An Urban Planner
Cynthia Sullivan, the daughter of a Teamsters' Union organizer, attended the University of Washington, where she studied urban planning. However, sensing an opportunity for public service, she quit graduate school to run for King County Council in 1983. She defeated incumbent Scott Blair, whom she described as being an entrenched Republican. She said the developer-friendly Republican-led Council needed shaking up, and she personally knocked on more than 1,000 doors in her Northeast Seattle district.
According to reporter Keith Ervin, writing for The Seattle Times, her "vision of growth management ... was shaped in part by a train ride between Haarlem and Delft in the Netherlands in 1980. She saw compact cities separated from one another by large expanses of farmland without sprawling suburbs."
Urban Density ... Rural Preservation
After becoming a councilmember, Sullivan worked with others on the now-Democratically controlled council over the next two years to develop a comprehensive plan that restricted development in much of the county. This was a time of fast growth in King County, with the county adding nearly three-quarters of a million people from 1980-1990. Many critics attacked Sullivan's vision of funneling growth into cities, while preserving farmland, forests, and rural areas.
However, that vision was incorporated into the state Growth Management Act of 1990. Under the provisions of the act, Sullivan became chair of a committee consisting of county and city leaders that was charged with carving out a line between urban growth and other land uses. This line would govern development over the following decades.
Housing Plus Transit
As this plan resulted in greater densities, Sullivan pressed for better mass transit to serve the developed areas. "If growth management fails," she told Ervin of The Seattle Times, "it's for two reasons. You didn't build housing where you need it -- which is in urban centers -- or you didn't build the transportation system to link up those urban centers."
In 1988, Sullivan and fellow Councilmember Greg Nickels (b. 1955) sponsored an advisory vote that showed public support for a rail transit system. This ultimately led to the Regional Transit Authority votes of 1995, which failed, and of 1996, which established Sound Transit.
Shifting PerceptionsAs time went on, Sullivan began to support certain developments that slow-growth advocates opposed. Although these advocates had initially viewed her as an ally, they began to perceive her cooperation with developers in urban growth at the edge of Issaquah and on Novelty Hill Road east of Redmond as pro-developer.
At the same time, developers, who at first viewed her as their worst nightmare, gradually became big supporters. Judd Kirk, president of Port Blakely Communities, which developed the property near Issaquah, praised her courage in recognizing that "development means jobs and housing."
Even as she worked to support certain developments, Sullivan ensured that there would be developer-provided public open space at the urban-growth boundary and affordable housing within the developed area.
Helmets, Health, and Human Rights
Sullivan also backed a number of measures in health and human services, such as requiring bicyclists to wear helmets, banning baby walkers that were determined to be hazardous and discourage teen tobacco use. She was an ardent supporter of rights for gays, women, and minorities.

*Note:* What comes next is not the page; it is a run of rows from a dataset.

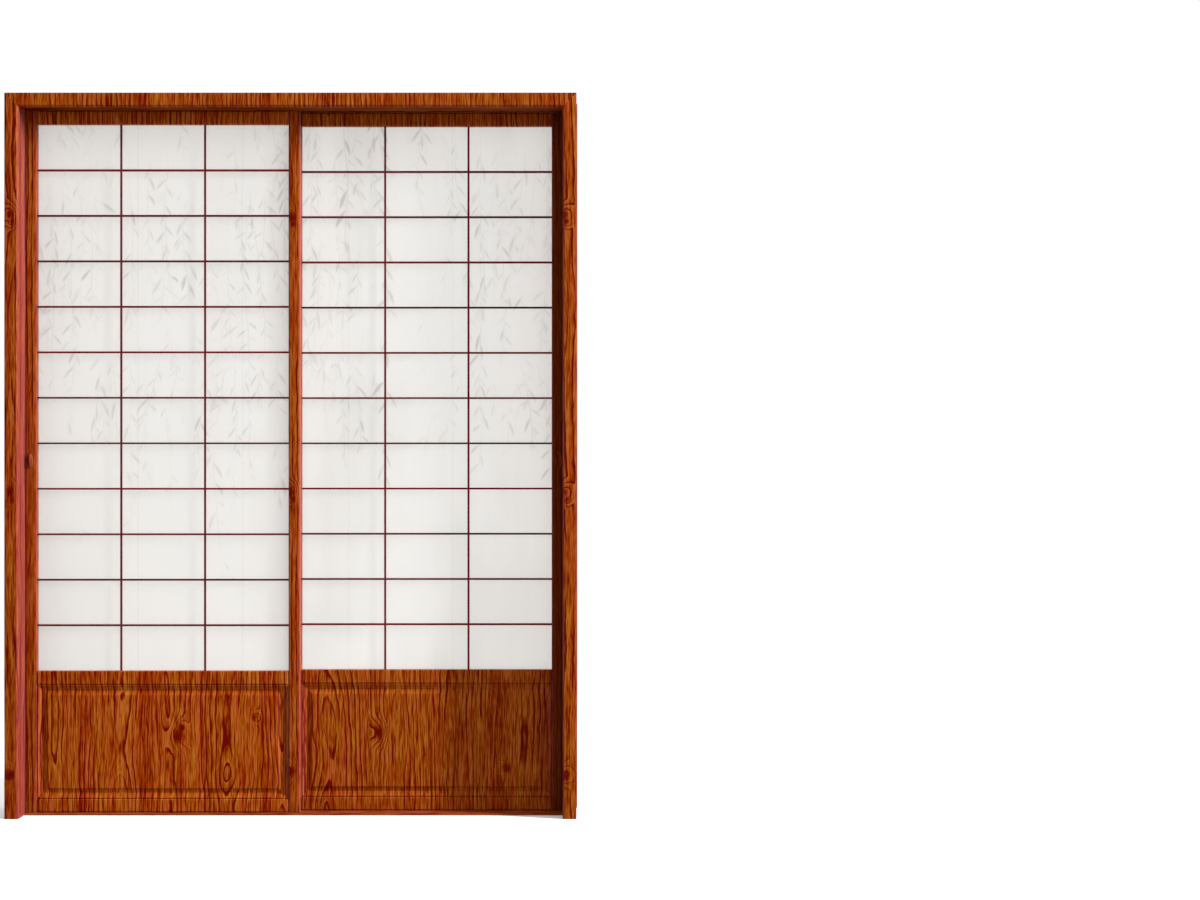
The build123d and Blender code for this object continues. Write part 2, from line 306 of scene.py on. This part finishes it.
def makeTimberGroup():
    # place is in the board's own directions: x across its face, y through it, z along the grain
    inputs = [("Place", "Vector"), ("Knot", "Float"), ("Tone", "Float"), ("Red", "Float"),
              ("Pith Across", "Float"), ("Pith Below", "Float"), ("Local X", "Float"),
              ("Wander", "Float"), ("Contrast", "Float")]
    outputs = [("Colour", "Color"), ("Roughness", "Float"), ("Height", "Float")]
    tree, given, end = newGroup("timberFigure", inputs, outputs)
    place, knot, wander = given["Place"], given["Knot"], given["Wander"]
    depths, relief = figure["depths"], figure["relief"]

    def noise(name):
        return cloud(tree, place, *figure["noises"][name])

    def step(name, value):
        return fade(tree, value, *figure["steps"][name])

    def straying(name):
        return times(tree, minus(tree, noise(name), 0.5), times(tree, wander, depths[name]))

    # veins are year rings about a pith that wanders behind the face
    wobble = centred(tree, noise("wobble"), depths["wobble"])
    fromPith = minus(tree, given["Local X"], given["Pith Across"])
    fromPith = plus(tree, fromPith, plus(tree, straying("sway"), wobble))
    below = plus(tree, splitPlace(tree, place)[1], given["Pith Below"], straying("lift"))
    ruffle = noise("ruffle")
    swell = times(tree, step("swell", knot), depths["swell"])
    phase = plus(tree, calc(tree, "DIVIDE", distance(tree, fromPith, below), figure["ringGap"]),
                 scaled(tree, ruffle, depths["ruffle"], swell))
    turn = calc(tree, "FRACT", phase)
    strength = step("patch", noise("patch"))
    vein = times(tree, step("lateStart", turn), step("lateEnd", turn), strength)
    pale = times(tree, step("early", turn), strength)
    fineTurn = calc(tree, "FRACT", times(tree, phase, figure["fineRings"]))
    fineRing = times(tree, step("fineStart", fineTurn), step("fineEnd", fineTurn))

    # short streaks, finer fibres and pores along the grain
    streak, tick, fibre = noise("streak"), noise("tick"), noise("fibre")
    pore = step("pore", noise("pore"))

    # how dark the wood is at each point
    share = scaled(tree, vein, depths["vein"], depths["ground"])
    share = scaled(tree, pale, depths["pale"], share)
    share = scaled(tree, fineRing, depths["fineRing"], share)
    swings = {"streak": streak, "tick": tick, "fibre": fibre, "drift": noise("drift")}
    for name, value in swings.items():
        share = plus(tree, share, centred(tree, value, depths[name]))
    share = scaled(tree, pore, depths["pore"], share)
    share = scaled(tree, minus(tree, share, 0.5), given["Contrast"], 0.5)
    red = calc(tree, "MAXIMUM", given["Red"], 0.0)
    share = scaled(tree, red, depths["red"], share)
    ragged = plus(tree, knot, centred(tree, ruffle, depths["knotEdge"]))
    share = plus(tree, share, step("knot", ragged))

    # at the same depth the wood leans to red in some bands and to yellow in others
    band = scaled(tree, red, depths["redBand"], step("band", noise("band")), clamp=True)
    lean = blendColour(tree, band, timber["leanYellow"], timber["leanRed"])
    colour = blendColour(tree, 1.0, timberColour(tree, share), lean, "MULTIPLY")
    core = step("core", scaled(tree, fibre, depths["coreEdge"], ragged))
    colour = tintWood(tree, colour, core, "knot")
    colour = shadeColour(tree, colour, given["Tone"])

    rough = scaled(tree, fibre, timber["fibreRoughness"], timber["roughness"])
    rough = scaled(tree, vein, timber["veinGloss"], rough)
    height = scaled(tree, vein, relief["vein"], times(tree, fibre, relief["fibre"]))
    height = scaled(tree, streak, relief["streak"], height)
    height = scaled(tree, pore, relief["pore"], height)
    fillInputs(tree, end, {"Colour": colour, "Roughness": rough, "Height": height})
    return tree


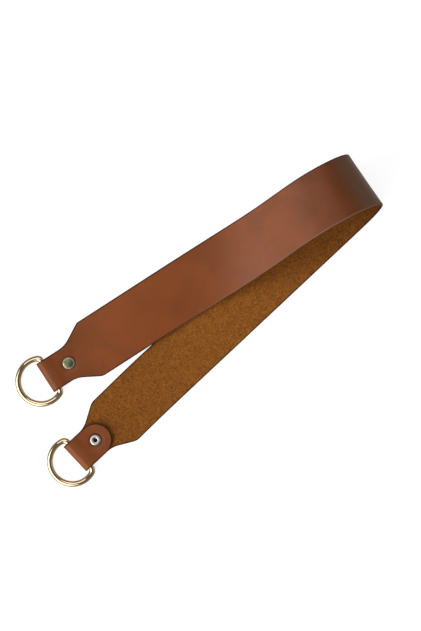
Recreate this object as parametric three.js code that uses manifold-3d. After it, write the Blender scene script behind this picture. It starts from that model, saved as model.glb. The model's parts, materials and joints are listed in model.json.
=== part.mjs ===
// Leather bag handle: one strip of leather folded back in a long bend, with a D ring riveted into each end.
// It lies on the ground. Millimetres, +Z up, +X from the rings to the bend.
// The origin is the bottom centre of the whole handle's box.

import * as THREE from 'three';
import { mergeVertices } from 'three/addons/utils/BufferGeometryUtils.js';
import Module from 'manifold-3d';

const wasm = await Module();
wasm.setup();

// ---- driving dimensions -------------------------------------------------------------------------

const GAP = 0.3;                      // between pieces, and between the two layers of a riveted end
const LEATHER = { width: 45, thickness: 2.4 };
// "end", "closing" and "rivet" are distances from the ring's bar along the strap. Over "closing" the
// upper layer comes down by "drop", and the one beneath comes up the rest of the way to meet it.
const TAB = { width: 25.4, end: 29.4, tip: 1.2, foldInnerRadius: 2.5, closing: 12, drop: 1.5, rivet: 16.6 };
const RING = { wire: 4, bowRadius: 17.5, bowCentre: 7.5, barHalfLength: 13 };
const CAP = { radius: 4.5, height: 1.4, rim: 0.35, postRadius: 1.2, postRecess: 0.8 };
const BACK = { radius: 4, height: 0.5, bevel: 0.25, tubeRadius: 1.9, bore: 1.5, tubeLength: 4.4 };
const RIVET_HOLE_RADIUS = 2.2;
const HALF_ANGLE = 5.17;              // degrees between each leg of the handle and the X axis

// Each end widens from its tab to the full strap in a hollow curve, then a straight shoulder.
// "start" is where the curve of that edge leaves the tab, from the ring's bar.
const SHOULDER = { curveRadius: 20, slope: 29.5 };
const NECKS = {
  lower: { left: 11.1, right: 16.7 },
  upper: { left: 15.6, right: 10.6 },
};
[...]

During her last two years in office, she was chair of the Council. She also fought with tax-cut initiative sponsor Tim Eyman over his efforts to reduce revenues she believed were necessary for County services.
Bob Ferguson's Campaign
In 2003, newcomer Bob Ferguson defeated Sullivan in the Democratic primary (tantamount to the general election in overwhelmingly Democratic northeast Seattle). To do so, Ferguson used an approach that was uncannily similar to Sullivan's initial electoral campaign of 1983. He knocked on thousands of doors throughout the district and portrayed Sullivan as being entrenched. He also criticized her support for Sound Transit, which at the time appeared to be faltering, and her resistance to reducing the number of County Council districts from 13 to nine.
Sullivan still lives in her Wedgwood neighborhood. In 2004, County Executive Ron Sims, a longtime Sullivan ally, named her to a County post as director of his Metropolitan Initiative, which is intended to bring national attention to the way the needs of urban America are addressed and funded.